Write the material out again, line by line, exactly as it is.

▸ Dataset content:

------------------------

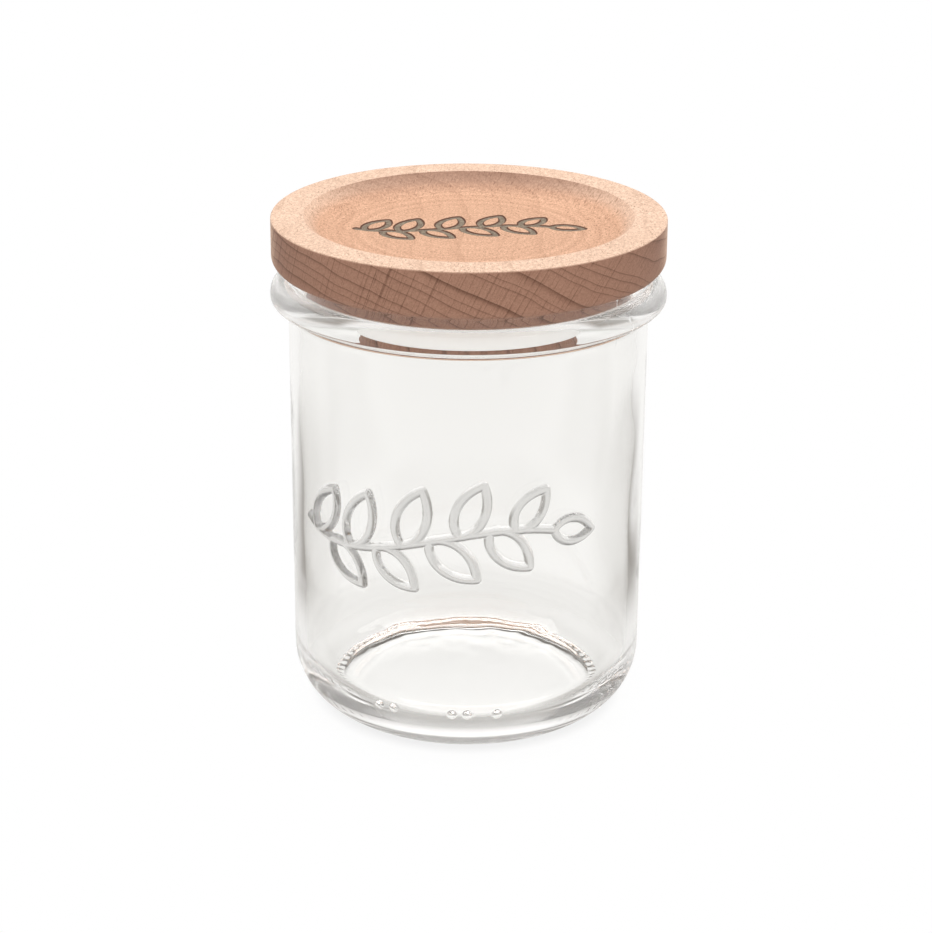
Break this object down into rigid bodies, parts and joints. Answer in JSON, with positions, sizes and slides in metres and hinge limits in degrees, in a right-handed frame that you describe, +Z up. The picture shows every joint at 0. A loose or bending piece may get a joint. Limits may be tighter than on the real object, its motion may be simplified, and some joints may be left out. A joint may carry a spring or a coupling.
{
  "type": "glass storage jar with wooden lid",
  "caption": "Round clear glass storage jar with a heavy rim bead and a turned beech plug lid, sealed by a soft silicone ring, with a stacking dish on top.",
  "frame": {"origin": "centre of the ring that the jar stands on, at the bottom of the whole part", "axes": "+Z up along the axis that the jar and the lid are turned about; X and Y lie in the standing plane"},
  "size_m": [0.113, 0.113, 0.1463],
  "materials": {
    "clear_glass": "clear, polished, slightly wavy from the mould",
    "beech": "bare turned beech, fine sanded",
    "clear_silicone": "translucent, satin"
  },
  "bodies": {
    "jar": {"glass_jar": "clear_glass"},
    "seal": {"silicone_seal": "clear_silicone"},
    "lid": {"wooden_lid": "beech"}
  },
  "joints": [
    {"name": "lid_lift", "type": "slide", "parent": "jar", "child": "seal", "axis": [0, 0, 1], "range_m": [0, 0.12]},
    {"name": "lid_turn", "type": "hinge", "parent": "seal", "child": "lid", "pos_m": [0, 0, 0.1325], "axis": [0, 0, 1], "continuous": true}
  ]
}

------------------------

▸ Solution:
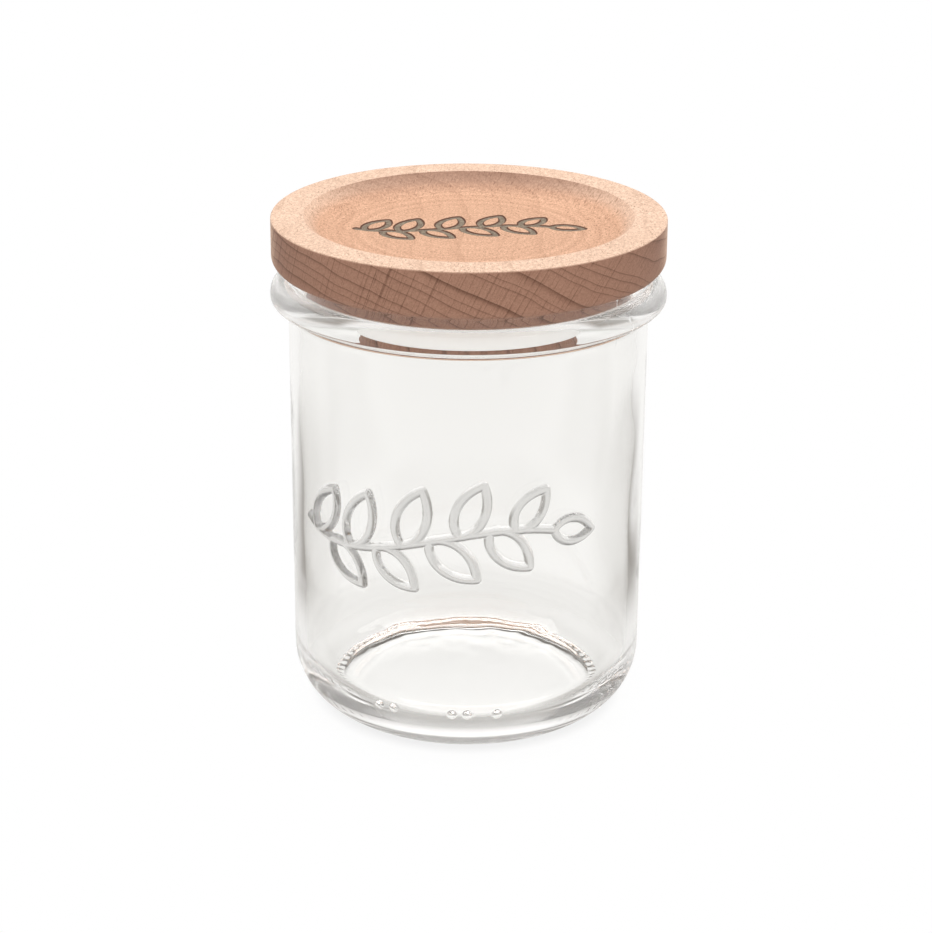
Break this object down into rigid bodies, parts and joints. Answer in JSON, with positions, sizes and slides in metres and hinge limits in degrees, in a right-handed frame that you describe, +Z up. The picture shows every joint at 0. A loose or bending piece may get a joint. Limits may be tighter than on the real object, its motion may be simplified, and some joints may be left out. A joint may carry a spring or a coupling.
{
  "type": "glass storage jar with wooden lid",
  "caption": "Round clear glass storage jar with a heavy rim bead and a turned beech plug lid, sealed by a soft silicone ring, with a stacking dish on top.",
  "frame": {"origin": "centre of the ring that the jar stands on, at the bottom of the whole part", "axes": "+Z up along the axis that the jar and the lid are turned about; X and Y lie in the standing plane"},
  "size_m": [0.113, 0.113, 0.1463],
  "materials": {
    "clear_glass": "clear, polished, slightly wavy from the mould",
    "beech": "bare turned beech, fine sanded",
    "clear_silicone": "translucent, satin"
  },
  "bodies": {
    "jar": {"glass_jar": "clear_glass"},
    "seal": {"silicone_seal": "clear_silicone"},
    "lid": {"wooden_lid": "beech"}
  },
  "joints": [
    {"name": "lid_lift", "type": "slide", "parent": "jar", "child": "seal", "axis": [0, 0, 1], "range_m": [0, 0.12]},
    {"name": "lid_turn", "type": "hinge", "parent": "seal", "child": "lid", "pos_m": [0, 0, 0.1325], "axis": [0, 0, 1], "continuous": true}
  ]
}